Cette loi FATCA a également des conséquences bancaires majeures pour ces « Américains accidentels », puisqu’elle impose aux banques étrangères de relayer toutes les informations sur les comptes de leurs clients « Américains ».
Dès novembre 2013, les États-Unis ont signé un accord avec notre pays pour que soit appliquée cette législation en France. Depuis septembre 2014, les banques adressent des courriers à leurs clients présentant un indice d’« américanité », leur demandant de communiquer leur numéro d’identification fiscale américain ou d’apporter la preuve qu’ils avaient renoncé à la nationalité, voire décident de manière unilatérale de fermer les comptes bancaires.

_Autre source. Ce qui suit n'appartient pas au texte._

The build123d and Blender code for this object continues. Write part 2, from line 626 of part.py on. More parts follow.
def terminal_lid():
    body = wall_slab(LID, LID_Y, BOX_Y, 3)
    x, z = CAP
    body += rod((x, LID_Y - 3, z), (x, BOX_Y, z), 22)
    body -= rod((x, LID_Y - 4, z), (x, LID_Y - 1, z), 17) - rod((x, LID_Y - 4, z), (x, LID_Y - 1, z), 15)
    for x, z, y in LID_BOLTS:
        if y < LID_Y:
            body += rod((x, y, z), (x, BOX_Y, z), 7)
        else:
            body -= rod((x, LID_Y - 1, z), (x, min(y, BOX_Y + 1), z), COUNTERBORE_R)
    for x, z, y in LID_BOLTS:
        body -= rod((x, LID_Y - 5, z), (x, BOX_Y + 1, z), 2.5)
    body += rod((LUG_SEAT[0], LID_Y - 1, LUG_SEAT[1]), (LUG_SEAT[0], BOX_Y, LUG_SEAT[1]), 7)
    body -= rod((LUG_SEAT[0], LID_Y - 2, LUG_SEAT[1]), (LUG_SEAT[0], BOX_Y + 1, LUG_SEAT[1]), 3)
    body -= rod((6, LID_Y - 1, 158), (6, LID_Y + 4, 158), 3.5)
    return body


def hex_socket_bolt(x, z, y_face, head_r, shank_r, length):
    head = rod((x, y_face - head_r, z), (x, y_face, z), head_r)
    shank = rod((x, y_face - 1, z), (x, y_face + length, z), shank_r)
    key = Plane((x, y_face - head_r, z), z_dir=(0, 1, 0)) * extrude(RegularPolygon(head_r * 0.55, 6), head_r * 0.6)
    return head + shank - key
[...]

Avant que les banques ne les informent, les « Américains accidentels » n’étaient pas au fait de leurs obligations fiscales vis-à-vis de l’IRS, et ne possédaient pas d’identifiant administratif et n’avaient alors pas conscience d’être des contribuables américains. Leur surprise fut d’autant plus grande, que ni l’IRS, ni la DGFIP ne les avaient alertés.
Les « Américains accidentels » sont aujourd’hui contraints de rentrer dans le système fiscal américain pour éventuellement en sortir. À cette fin ils doivent obtenir un numéro de sécurité sociale américain (SSN) et avoir recours à des avocats pour effectuer les démarches déclaratives, ce qui coûte plus de 20 000 euros, nonobstant les impôts éventuellement dus. Une fois la situation régularisée, ceux qui souhaitent mener une procédure de renonciation à leur nationalité américaine doivent dépenser en sus 2 100 euros.

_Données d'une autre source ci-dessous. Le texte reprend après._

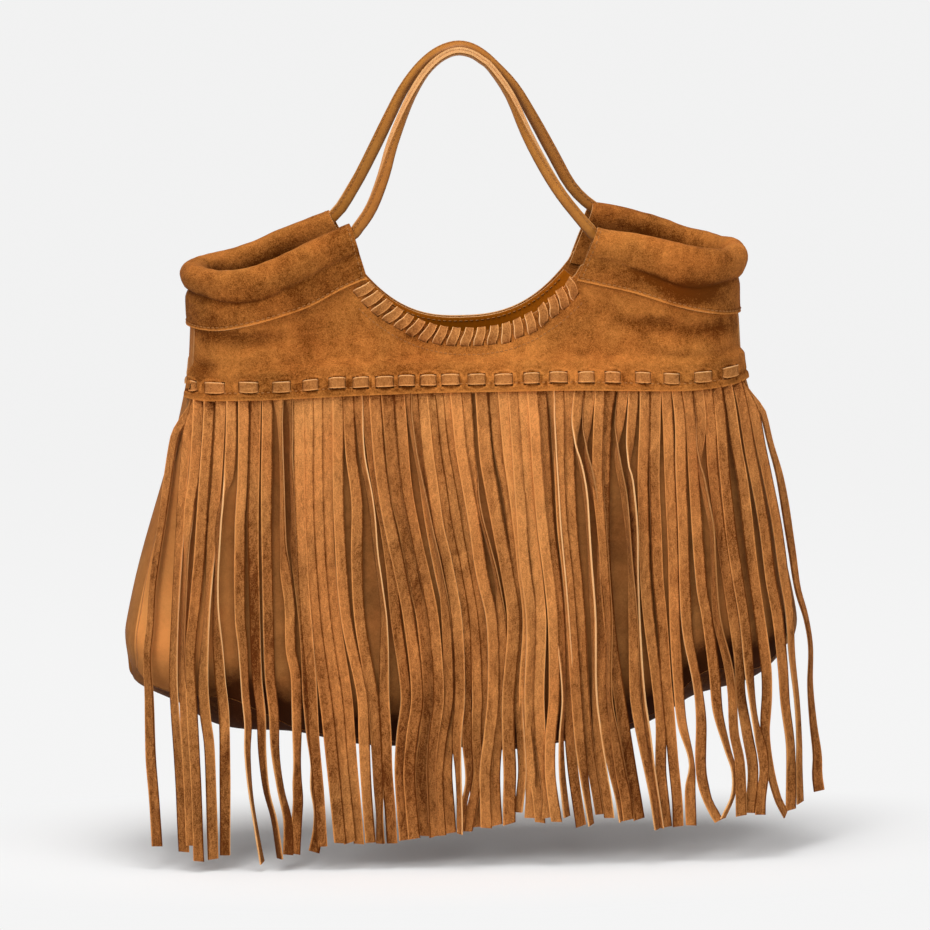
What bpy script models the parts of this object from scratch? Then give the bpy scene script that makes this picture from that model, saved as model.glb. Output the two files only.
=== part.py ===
"""A fringed suede bag, modelled as it hangs by its strap.

Metres, +Z up, and the front faces -Y. The origin is on the strap's underside, at its highest point.
Points are worked out in the bag's own coordinates: across, depth and drop, where drop is the distance
below the origin. hang() turns them into the world's.
"""

import math

import bmesh
import bpy
from mathutils import Vector

MM = 0.001
FRONT, BACK = -1, 1
LEFT, RIGHT = -1, 1

# How it hangs: the bag's middle lies right of the hanging point, and its left side lies a little lower
BAG_SHIFT = 5.5 * MM
HANG_TILT = 0.012

# Heights, as drops below the hanging point
RIM_INNER_DROP = 106 * MM
RIM_OUTER_DROP = 131 * MM
CUFF_LOW_INNER_DROP = 140 * MM
CUFF_LOW_OUTER_DROP = 166 * MM
NECK_DROP = 172.5 * MM
SEAM_DROP = 209.5 * MM
BELLY_DROP = 362 * MM
CORNER_DROP = 384 * MM
BASE_DROP = 436 * MM

# Half-widths, seen from the front: the belly's drives those of the rim, the waist, the seam and the corners
BELLY_HALF_WIDTH = 208 * MM
RIM_HALF_WIDTH = BELLY_HALF_WIDTH - 39.5 * MM
WAIST_HALF_WIDTH = BELLY_HALF_WIDTH - 38.5 * MM
SEAM_HALF_WIDTH = BELLY_HALF_WIDTH - 35 * MM
CORNER_HALF_WIDTH = BELLY_HALF_WIDTH - 4 * MM
RIM_INNER = 80 * MM
NECK_HALF_WIDTH = 66 * MM
NECK_POWER = 2.2
BASE_POWER = 3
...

L’auteur de la présente proposition de résolution avait pourtant alerté le Gouvernement Français des conséquences néfastes de cette législation et de la ratification de l’accord permettant de l’appliquer en France dès le 28 janvier 2014 dans une question écrite déposée au journal officiel.
Si lors des débats relatifs à la loi Macron, les arguments sur la situation des « Américains accidentels » avaient pu être entendus afin de garantir leur droit au compte, le Gouvernement avait été sourd aux objections défendues dans l’hémicycle le 18 septembre 2014 par l’auteur de la présente proposition de résolution dans une motion d’ajournement du projet de loi de ratification de l’accord d’application de FATCA.

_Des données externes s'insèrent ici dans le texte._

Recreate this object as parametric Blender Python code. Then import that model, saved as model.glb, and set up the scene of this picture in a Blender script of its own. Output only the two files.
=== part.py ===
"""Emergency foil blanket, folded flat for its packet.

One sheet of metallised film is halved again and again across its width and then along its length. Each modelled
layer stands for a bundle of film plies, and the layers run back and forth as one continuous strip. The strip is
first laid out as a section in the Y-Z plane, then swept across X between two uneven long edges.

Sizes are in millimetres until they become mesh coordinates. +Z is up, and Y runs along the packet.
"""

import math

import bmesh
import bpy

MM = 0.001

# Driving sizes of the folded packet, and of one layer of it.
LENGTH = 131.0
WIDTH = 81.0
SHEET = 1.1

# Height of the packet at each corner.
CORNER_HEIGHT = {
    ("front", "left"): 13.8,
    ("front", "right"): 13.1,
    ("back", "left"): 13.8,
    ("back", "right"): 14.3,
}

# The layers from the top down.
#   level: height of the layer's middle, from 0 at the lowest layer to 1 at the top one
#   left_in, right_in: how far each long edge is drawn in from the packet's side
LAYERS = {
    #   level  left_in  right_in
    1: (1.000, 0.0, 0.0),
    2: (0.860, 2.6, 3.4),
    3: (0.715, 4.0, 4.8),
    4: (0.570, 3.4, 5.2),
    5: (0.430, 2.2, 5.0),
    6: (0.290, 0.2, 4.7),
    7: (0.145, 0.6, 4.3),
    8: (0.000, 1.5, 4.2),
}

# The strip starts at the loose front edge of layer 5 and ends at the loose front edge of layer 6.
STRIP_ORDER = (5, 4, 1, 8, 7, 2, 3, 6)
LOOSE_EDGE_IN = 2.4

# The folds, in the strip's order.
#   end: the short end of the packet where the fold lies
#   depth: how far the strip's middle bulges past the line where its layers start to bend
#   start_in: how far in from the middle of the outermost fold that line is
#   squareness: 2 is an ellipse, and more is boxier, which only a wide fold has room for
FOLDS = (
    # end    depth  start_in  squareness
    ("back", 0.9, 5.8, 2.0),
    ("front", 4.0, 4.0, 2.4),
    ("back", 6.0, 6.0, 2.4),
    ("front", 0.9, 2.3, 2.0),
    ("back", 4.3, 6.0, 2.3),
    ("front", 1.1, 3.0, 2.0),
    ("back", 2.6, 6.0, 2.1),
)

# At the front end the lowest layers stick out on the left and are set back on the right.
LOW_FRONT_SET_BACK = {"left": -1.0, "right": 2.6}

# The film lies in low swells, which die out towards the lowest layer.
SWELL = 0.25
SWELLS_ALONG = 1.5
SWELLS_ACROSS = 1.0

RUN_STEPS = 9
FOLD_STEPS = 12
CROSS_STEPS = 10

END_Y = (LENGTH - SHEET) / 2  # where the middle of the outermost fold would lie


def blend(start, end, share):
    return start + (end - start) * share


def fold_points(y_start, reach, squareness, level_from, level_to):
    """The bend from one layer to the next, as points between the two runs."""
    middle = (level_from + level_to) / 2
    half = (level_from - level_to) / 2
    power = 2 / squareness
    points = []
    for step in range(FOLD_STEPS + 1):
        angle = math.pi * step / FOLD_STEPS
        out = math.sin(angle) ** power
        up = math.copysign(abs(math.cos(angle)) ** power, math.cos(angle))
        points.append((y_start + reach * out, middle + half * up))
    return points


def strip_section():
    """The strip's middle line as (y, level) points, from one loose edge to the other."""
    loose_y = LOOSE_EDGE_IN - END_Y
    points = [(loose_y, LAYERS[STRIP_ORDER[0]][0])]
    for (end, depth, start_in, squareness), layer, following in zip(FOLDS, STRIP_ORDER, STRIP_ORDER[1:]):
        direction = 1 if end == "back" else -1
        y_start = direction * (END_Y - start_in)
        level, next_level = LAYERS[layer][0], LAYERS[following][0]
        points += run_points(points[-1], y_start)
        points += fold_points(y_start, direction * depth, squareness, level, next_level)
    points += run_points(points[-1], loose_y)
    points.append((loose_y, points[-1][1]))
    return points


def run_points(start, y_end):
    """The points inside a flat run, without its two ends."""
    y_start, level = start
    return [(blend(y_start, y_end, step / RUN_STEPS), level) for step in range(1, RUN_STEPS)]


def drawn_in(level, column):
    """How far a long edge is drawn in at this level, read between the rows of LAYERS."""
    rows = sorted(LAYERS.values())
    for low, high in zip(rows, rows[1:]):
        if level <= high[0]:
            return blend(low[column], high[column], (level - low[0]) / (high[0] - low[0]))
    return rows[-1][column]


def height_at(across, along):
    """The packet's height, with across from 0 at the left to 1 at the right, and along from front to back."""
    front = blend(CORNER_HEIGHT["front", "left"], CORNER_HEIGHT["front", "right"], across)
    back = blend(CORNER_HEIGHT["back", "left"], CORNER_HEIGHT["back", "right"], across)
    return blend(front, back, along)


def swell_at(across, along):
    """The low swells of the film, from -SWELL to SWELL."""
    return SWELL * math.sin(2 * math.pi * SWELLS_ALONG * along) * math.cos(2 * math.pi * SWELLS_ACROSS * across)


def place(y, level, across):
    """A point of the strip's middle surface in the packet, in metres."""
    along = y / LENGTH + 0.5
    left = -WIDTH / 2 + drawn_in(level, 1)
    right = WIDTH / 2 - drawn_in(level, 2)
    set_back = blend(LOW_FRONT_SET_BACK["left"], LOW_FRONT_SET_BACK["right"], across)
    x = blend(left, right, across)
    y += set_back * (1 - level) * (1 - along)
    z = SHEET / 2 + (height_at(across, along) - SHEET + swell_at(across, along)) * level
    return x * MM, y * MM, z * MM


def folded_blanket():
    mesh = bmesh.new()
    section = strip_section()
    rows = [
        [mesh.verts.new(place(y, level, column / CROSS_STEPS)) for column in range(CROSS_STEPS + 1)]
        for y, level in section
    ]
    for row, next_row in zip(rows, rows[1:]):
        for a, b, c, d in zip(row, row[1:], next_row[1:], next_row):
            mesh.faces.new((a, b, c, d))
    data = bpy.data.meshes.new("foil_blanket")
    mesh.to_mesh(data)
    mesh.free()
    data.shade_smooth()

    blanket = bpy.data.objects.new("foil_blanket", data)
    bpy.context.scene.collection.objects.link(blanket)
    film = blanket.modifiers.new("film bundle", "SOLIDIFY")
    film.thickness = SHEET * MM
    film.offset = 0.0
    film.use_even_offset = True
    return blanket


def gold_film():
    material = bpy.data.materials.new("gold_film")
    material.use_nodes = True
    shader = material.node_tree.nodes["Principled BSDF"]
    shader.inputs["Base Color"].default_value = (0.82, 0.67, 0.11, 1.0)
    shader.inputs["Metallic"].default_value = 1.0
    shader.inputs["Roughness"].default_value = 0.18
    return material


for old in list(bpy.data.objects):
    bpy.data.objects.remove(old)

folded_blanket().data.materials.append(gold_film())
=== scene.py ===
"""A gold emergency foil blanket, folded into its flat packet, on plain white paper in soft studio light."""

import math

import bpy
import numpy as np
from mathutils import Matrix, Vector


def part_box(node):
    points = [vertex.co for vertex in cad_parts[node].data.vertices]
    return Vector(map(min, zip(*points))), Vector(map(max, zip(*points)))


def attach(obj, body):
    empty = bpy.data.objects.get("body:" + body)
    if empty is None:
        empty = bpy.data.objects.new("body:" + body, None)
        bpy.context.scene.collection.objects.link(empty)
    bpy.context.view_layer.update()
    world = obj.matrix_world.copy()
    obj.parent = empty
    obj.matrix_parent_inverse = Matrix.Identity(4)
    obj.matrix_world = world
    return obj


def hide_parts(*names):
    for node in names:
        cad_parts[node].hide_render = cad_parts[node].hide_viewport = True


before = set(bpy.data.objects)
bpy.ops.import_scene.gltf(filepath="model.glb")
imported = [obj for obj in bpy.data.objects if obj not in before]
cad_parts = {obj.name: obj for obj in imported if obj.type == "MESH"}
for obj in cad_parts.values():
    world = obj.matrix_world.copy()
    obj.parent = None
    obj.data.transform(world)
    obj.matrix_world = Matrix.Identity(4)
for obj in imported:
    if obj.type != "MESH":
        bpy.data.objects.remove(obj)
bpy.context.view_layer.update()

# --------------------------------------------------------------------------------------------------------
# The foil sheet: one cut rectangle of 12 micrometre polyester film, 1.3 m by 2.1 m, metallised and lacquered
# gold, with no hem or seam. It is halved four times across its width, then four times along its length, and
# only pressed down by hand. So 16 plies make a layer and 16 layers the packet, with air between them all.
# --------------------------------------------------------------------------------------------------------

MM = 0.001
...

En vertu de cet accord, ratifié par l’Assemblée nationale - en dépit des démarches de l’auteur de la présente proposition de résolution - les États-Unis s’étaient engagés à fournir à la France des informations sur leurs ressortissants évadés fiscaux aux États-Unis. À ce jour les États-Unis n’ont rien fait pour assurer ces échanges d’information ce qui, en vertu de l’article 55 de notre constitution, devrait faire échec à l’application même de la législation FATCA par nos institutions financières.
Cette législation fait d’ailleurs débat au sein même du Congrès américain, puisque le Sénateur Républicain du Kentucky Rand Paul, saisi notamment par l’Association des Expatriés Américains de France, a déposé le 6 avril 2017 une proposition de loi visant à abroger la loi FATCA.
Notre pays doit prendre en compte la situation des « Américains accidentels » français et dans cette perspective il conviendrait :
– d’assurer le droit au compte bancaire des « Américains accidentels » ;
– de garantir la réciprocité dans la mise en œuvre de l’accord bilatéral relatif à FATCA
– d’informer les Français vivant aux États-Unis des conséquences fiscales attachées à leur expatriation.
Tels sont, Mesdames, Messieurs, les objectifs de la présente proposition de résolution.
PROPOSITION DE RÉSOLUTION
L’Assemblée nationale,
Vu l’article 34-1 de la Constitution,
Vu l’article 136 du Règlement de l’Assemblée nationale,
Invite le Gouvernement à veiller à ce que soit prise en compte la situation vis-à-vis de l’IRS et de FATCA des « Américains accidentels » et à dégager des pistes de réflexion visant à répondre à leurs attentes notamment en ce qui concerne :
– le droit au compte bancaire des « Américains accidentels » ;
- la garantie de la fin des discriminations de traitement par les banques françaises ;
– la réciprocité dans la mise en œuvre de l’accord bilatéral relatif à FATCA ;
– l’information des Français vivant aux États-Unis des conséquences fiscales attachées à leur expatriation ;
– la mise en œuvre d’une action diplomatique forte favorisant le vote d’une disposition législative américaine ad hoc, afin d’obtenir un traitement dérogatoire pour les « Américains accidentels » leur permettant, soit de renoncer à la citoyenneté américaine par une procédure simple et gratuite, soit d’être exonérés d’obligations fiscales américaines.